From Speak Now to Reputation, incremental changes in the public perception of Taylor Swift dovetailed with a growing distaste for wholesomeness in celebrities. For Swift, the turn began with humor about her signature awards-show facial expression and graduated to taxonomies of the men she dated and snark about her figure. At the beginning of the last decade, Taylor was America’s sweetheart, a hometown heir to the pop-country estate Shania Twain built. Near the end of the decade, some saw the singer as a diva who deserved to be taken down a peg. A lurid sequence in Swift’s affecting, occasionally revealing new Netflix documentary Miss Americana lays out several consecutive years of increasingly ghoulish entertainment-show clips to try and trace her pathway from “Innocent” to “I Did Something Bad.” Much of it is jarringly tasteless. You come away understanding how pressure like that could convince a gifted, chipper songwriter to go heel.
“My entire moral code is a need to be thought of as good,” Swift says early on in Miss Americana, out tomorrow. Her entire career, she explains, has been a quest for public approval. It’s the impetus for her growth as a teen country sensation and for her metamorphosis into a pure pop titan. It’s the reason she stayed out of politics through most of the decade and the reason she stayed out of the public eye through most of 2017, when her long-running Kardashian-West feud finally blew up in her face. Swift, who once asked to be excluded from that narrative, is now telling her side of the story, and not all of it is pretty. Her lasting memory of the infamous interruption at the 2009 VMAs is not Kanye jumping on the stage to say Beyoncé deserved her award. It’s the sound of the audience booing, she thought, for her. She takes hard hits, and she hits back harder. She’s informed that Reputation wasn’t nominated in any major categories for the 2018 Grammys and, without missing a beat, says, “That’s fine; I need to make a better record.”
Miss Americana mixes home movies, diary readings, press clips, awards-show tape, and studio footage to tell the story of Taylor Swift’s peaks and valleys, from struggling as a preternaturally gifted teen musician imploring patrons at tiny performance spaces to request “Tim McGraw” on local radio to scaling the peak of the industry as one of the few acts to win an Album of the Year Grammy twice to falling from grace in the Reputation era and restoring balance with last year’s Lover. Like the artist herself, Americana is a little inviting and a little guarded. It lets you into intimate spaces like apartments and private jets and strategy meetings. You get to see the singer’s intimidating musical talents and media savvy in action, to watch her hatch crazy ideas that go over grandly. The hardest questions remain unanswered. They play the clip of the call where she gives Kanye her blessing to make “Famous,” the song she skewered him for onstage at the 2016 Grammys, as if she’d been blindsided by the release, but she never explains why she did it.
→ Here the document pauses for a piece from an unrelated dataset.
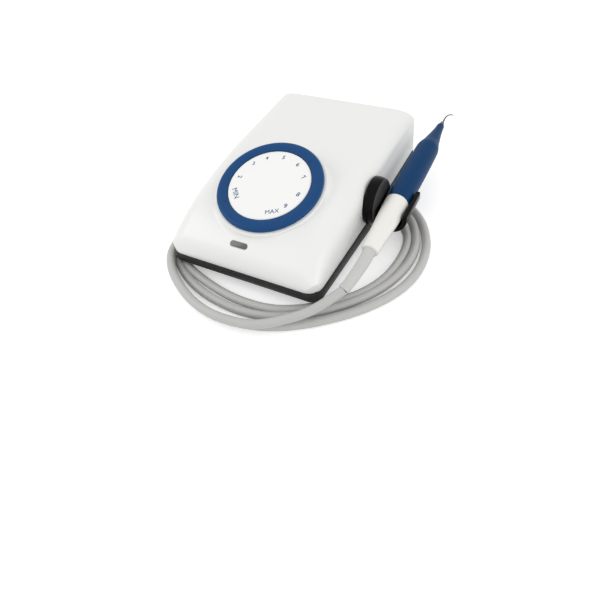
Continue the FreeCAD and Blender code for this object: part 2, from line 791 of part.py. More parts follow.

Miss Americana works best as a snapshot of Swift breaking out of the safe, strategically apolitical mold she was forged in, as a Nashville teen sensation, and as a studio diary for Lover. Her choice to back Tennessee Democrat Phil Bredesen in the 2018 midterms horrifies her team, who urge her, hilariously, to consider what Bob Hope or Bing Crosby would do in her position. They think they’re complimenting her in the comparison to two of the most successful entertainers in American history, but the idea that a 21st-century woman should pattern herself after the careers of men born in the 1900s helps explain why Swift seemed plastic and distant to her detractors. It’s possible to lose yourself trying to please everyone else. Swift opens up about shame spirals and unhealthy eating that resulted from hyperawareness of who hates her and maps the rocky journey to caring less about what people think, which, in retrospect, looks like less of an aesthetic choice and more like the scars of a torrent of psychic pain on her defenses. After all that, she’s not afraid to catch smoke from the sitting president. She’s not afraid to write a song urging fans to fight fascism. (Did you ever think you would live to hear Taylor Swift utter the word “fascism”?)
The through line of the film is that music is Taylor Swift’s refuge as much as her occupation. Watching lyrics and melodies jump out of her mouth is exhilarating. The chorus of Reputation’s “Getaway Car” comes down like an epiphany; Lover’s “The Man” unfolds like a vent session in song form. The studio recording and video shoot for “ME!” are illuminating. The stripped demo that Swift makes with producer Joel Little is plaintive and pleasant, a far cry from the drippy, cloying studio version. (The Lover fragments illustrate the finer points of pop singers being named as co-producers on their own albums, as Swift occasionally shouts out ideas for instrumental flourishes while she’s writing her own parts. They also suggest that the album is a little overproduced in spots, compared to stripped tunes like “The Archer,” “Soon You’ll Get Better,” and “Lover.”) Brendon Urie’s note-perfect spot is recorded while he’s sick; Swift appears to pull the fully formed concept for the video from thin air on the spot. On the set, her joke to a cameraman that people can’t tell what thoughts lurk behind her face show a public figure aware of herself, how she looks, and what people think when they look at her … and itching to break free of it.
Miss Americana peels away some of Taylor Swift’s complexities to reveal even more complexities. It’s an enjoyable document for fans looking to get a peek inside their favorite artist’s brain. There’s an air of distance to it, though; it invites you in, but never all the way in. There are aspects of Swift’s private life and family life that, understandably, don’t come up much. The end result is flattering. She never comes across as rude in it; there’s no moment of dark candor, like Gaga wishing aloud in Five Foot Two that Madonna would stop being coy and just come for her, or any of the more salacious moments of conflict in classic music documentaries like Wilco’s I Am Trying to Break Your Heart or Ondi Timoner’s Dig! Miss Americana is more like Beyoncé’s Life Is But a Dream, a beautiful museum exhibit for an artist that, when it really picks up, manages to captivate you just enough to make you forget about the stanchions between you.